- What is asked
Print the data exactly, leaving nothing out.
==*==
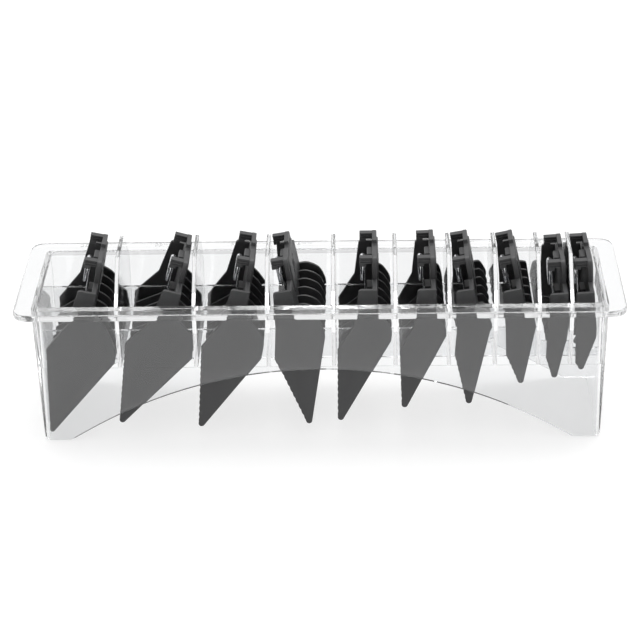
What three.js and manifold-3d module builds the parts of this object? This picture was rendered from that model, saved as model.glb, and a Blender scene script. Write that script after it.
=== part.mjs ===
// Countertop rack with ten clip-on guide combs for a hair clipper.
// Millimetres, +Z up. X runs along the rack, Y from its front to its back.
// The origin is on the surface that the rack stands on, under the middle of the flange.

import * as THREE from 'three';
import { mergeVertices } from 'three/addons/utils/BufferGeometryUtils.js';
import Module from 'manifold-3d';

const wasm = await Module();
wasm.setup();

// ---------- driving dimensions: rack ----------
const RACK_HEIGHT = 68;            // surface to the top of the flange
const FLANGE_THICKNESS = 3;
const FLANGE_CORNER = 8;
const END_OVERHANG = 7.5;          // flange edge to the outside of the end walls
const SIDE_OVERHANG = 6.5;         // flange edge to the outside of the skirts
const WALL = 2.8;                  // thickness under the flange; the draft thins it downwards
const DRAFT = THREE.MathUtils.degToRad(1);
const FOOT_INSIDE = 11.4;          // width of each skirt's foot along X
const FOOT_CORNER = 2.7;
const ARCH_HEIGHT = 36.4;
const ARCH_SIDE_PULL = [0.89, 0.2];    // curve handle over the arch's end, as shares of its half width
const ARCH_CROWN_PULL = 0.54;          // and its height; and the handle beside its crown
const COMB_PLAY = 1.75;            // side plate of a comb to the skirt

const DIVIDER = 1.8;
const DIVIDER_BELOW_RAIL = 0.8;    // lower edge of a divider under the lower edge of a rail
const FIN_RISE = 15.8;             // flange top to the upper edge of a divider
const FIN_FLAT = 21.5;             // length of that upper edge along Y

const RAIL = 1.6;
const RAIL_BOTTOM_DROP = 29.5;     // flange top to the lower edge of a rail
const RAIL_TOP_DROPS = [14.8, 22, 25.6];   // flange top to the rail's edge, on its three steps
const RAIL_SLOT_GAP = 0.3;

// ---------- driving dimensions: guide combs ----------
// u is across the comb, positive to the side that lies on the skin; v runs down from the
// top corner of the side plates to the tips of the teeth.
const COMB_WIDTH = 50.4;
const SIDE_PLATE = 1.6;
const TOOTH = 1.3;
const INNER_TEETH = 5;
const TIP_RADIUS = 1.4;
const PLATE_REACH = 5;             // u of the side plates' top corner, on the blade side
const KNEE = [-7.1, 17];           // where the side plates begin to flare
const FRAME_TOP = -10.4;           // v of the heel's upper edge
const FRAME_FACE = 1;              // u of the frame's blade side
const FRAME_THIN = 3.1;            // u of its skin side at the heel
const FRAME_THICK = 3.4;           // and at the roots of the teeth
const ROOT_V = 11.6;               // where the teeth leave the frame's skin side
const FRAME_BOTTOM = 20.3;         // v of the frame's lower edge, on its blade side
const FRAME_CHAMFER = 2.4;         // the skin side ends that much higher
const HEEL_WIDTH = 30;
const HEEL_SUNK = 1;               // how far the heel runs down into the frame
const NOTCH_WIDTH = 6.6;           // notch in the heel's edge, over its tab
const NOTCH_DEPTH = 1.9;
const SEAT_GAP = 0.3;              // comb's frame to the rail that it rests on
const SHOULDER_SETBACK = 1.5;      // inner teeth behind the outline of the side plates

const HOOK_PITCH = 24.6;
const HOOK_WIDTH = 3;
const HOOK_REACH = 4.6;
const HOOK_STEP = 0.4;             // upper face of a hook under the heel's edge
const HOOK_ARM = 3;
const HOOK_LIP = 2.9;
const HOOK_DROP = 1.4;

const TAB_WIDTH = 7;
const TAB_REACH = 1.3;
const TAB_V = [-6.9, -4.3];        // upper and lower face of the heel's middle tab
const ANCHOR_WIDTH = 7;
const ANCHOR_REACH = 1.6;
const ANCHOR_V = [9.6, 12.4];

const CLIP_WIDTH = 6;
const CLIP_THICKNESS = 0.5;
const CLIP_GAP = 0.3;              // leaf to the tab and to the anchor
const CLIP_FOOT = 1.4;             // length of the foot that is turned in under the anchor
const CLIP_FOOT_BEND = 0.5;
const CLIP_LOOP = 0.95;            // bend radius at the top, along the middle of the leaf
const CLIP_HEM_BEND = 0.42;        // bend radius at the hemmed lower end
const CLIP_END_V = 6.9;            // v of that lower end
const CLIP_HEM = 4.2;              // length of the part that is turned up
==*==
- Correct answer
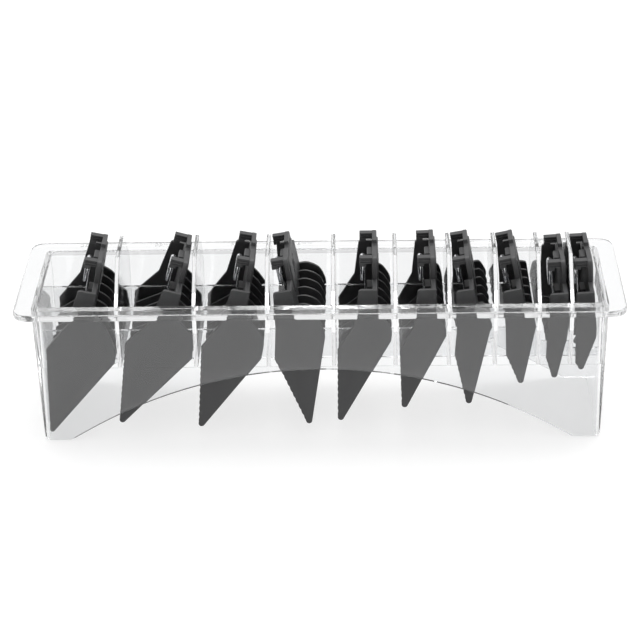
What three.js and manifold-3d module builds the parts of this object? This picture was rendered from that model, saved as model.glb, and a Blender scene script. Write that script after it.
=== part.mjs ===
// Countertop rack with ten clip-on guide combs for a hair clipper.
// Millimetres, +Z up. X runs along the rack, Y from its front to its back.
// The origin is on the surface that the rack stands on, under the middle of the flange.

import * as THREE from 'three';
import { mergeVertices } from 'three/addons/utils/BufferGeometryUtils.js';
import Module from 'manifold-3d';

const wasm = await Module();
wasm.setup();

// ---------- driving dimensions: rack ----------
const RACK_HEIGHT = 68;            // surface to the top of the flange
const FLANGE_THICKNESS = 3;
const FLANGE_CORNER = 8;
const END_OVERHANG = 7.5;          // flange edge to the outside of the end walls
const SIDE_OVERHANG = 6.5;         // flange edge to the outside of the skirts
const WALL = 2.8;                  // thickness under the flange; the draft thins it downwards
const DRAFT = THREE.MathUtils.degToRad(1);
const FOOT_INSIDE = 11.4;          // width of each skirt's foot along X
const FOOT_CORNER = 2.7;
const ARCH_HEIGHT = 36.4;
const ARCH_SIDE_PULL = [0.89, 0.2];    // curve handle over the arch's end, as shares of its half width
const ARCH_CROWN_PULL = 0.54;          // and its height; and the handle beside its crown
const COMB_PLAY = 1.75;            // side plate of a comb to the skirt

const DIVIDER = 1.8;
const DIVIDER_BELOW_RAIL = 0.8;    // lower edge of a divider under the lower edge of a rail
const FIN_RISE = 15.8;             // flange top to the upper edge of a divider
const FIN_FLAT = 21.5;             // length of that upper edge along Y

const RAIL = 1.6;
const RAIL_BOTTOM_DROP = 29.5;     // flange top to the lower edge of a rail
const RAIL_TOP_DROPS = [14.8, 22, 25.6];   // flange top to the rail's edge, on its three steps
const RAIL_SLOT_GAP = 0.3;

// ---------- driving dimensions: guide combs ----------
// u is across the comb, positive to the side that lies on the skin; v runs down from the
// top corner of the side plates to the tips of the teeth.
const COMB_WIDTH = 50.4;
const SIDE_PLATE = 1.6;
const TOOTH = 1.3;
const INNER_TEETH = 5;
const TIP_RADIUS = 1.4;
const PLATE_REACH = 5;             // u of the side plates' top corner, on the blade side
const KNEE = [-7.1, 17];           // where the side plates begin to flare
const FRAME_TOP = -10.4;           // v of the heel's upper edge
const FRAME_FACE = 1;              // u of the frame's blade side
const FRAME_THIN = 3.1;            // u of its skin side at the heel
const FRAME_THICK = 3.4;           // and at the roots of the teeth
const ROOT_V = 11.6;               // where the teeth leave the frame's skin side
const FRAME_BOTTOM = 20.3;         // v of the frame's lower edge, on its blade side
const FRAME_CHAMFER = 2.4;         // the skin side ends that much higher
const HEEL_WIDTH = 30;
const HEEL_SUNK = 1;               // how far the heel runs down into the frame
const NOTCH_WIDTH = 6.6;           // notch in the heel's edge, over its tab
const NOTCH_DEPTH = 1.9;
const SEAT_GAP = 0.3;              // comb's frame to the rail that it rests on
const SHOULDER_SETBACK = 1.5;      // inner teeth behind the outline of the side plates

const HOOK_PITCH = 24.6;
const HOOK_WIDTH = 3;
const HOOK_REACH = 4.6;
const HOOK_STEP = 0.4;             // upper face of a hook under the heel's edge
const HOOK_ARM = 3;
const HOOK_LIP = 2.9;
const HOOK_DROP = 1.4;

const TAB_WIDTH = 7;
const TAB_REACH = 1.3;
const TAB_V = [-6.9, -4.3];        // upper and lower face of the heel's middle tab
const ANCHOR_WIDTH = 7;
const ANCHOR_REACH = 1.6;
const ANCHOR_V = [9.6, 12.4];

const CLIP_WIDTH = 6;
const CLIP_THICKNESS = 0.5;
const CLIP_GAP = 0.3;              // leaf to the tab and to the anchor
const CLIP_FOOT = 1.4;             // length of the foot that is turned in under the anchor
const CLIP_FOOT_BEND = 0.5;
const CLIP_LOOP = 0.95;            // bend radius at the top, along the middle of the leaf
const CLIP_HEM_BEND = 0.42;        // bend radius at the hemmed lower end
const CLIP_END_V = 6.9;            // v of that lower end
const CLIP_HEM = 4.2;              // length of the part that is turned up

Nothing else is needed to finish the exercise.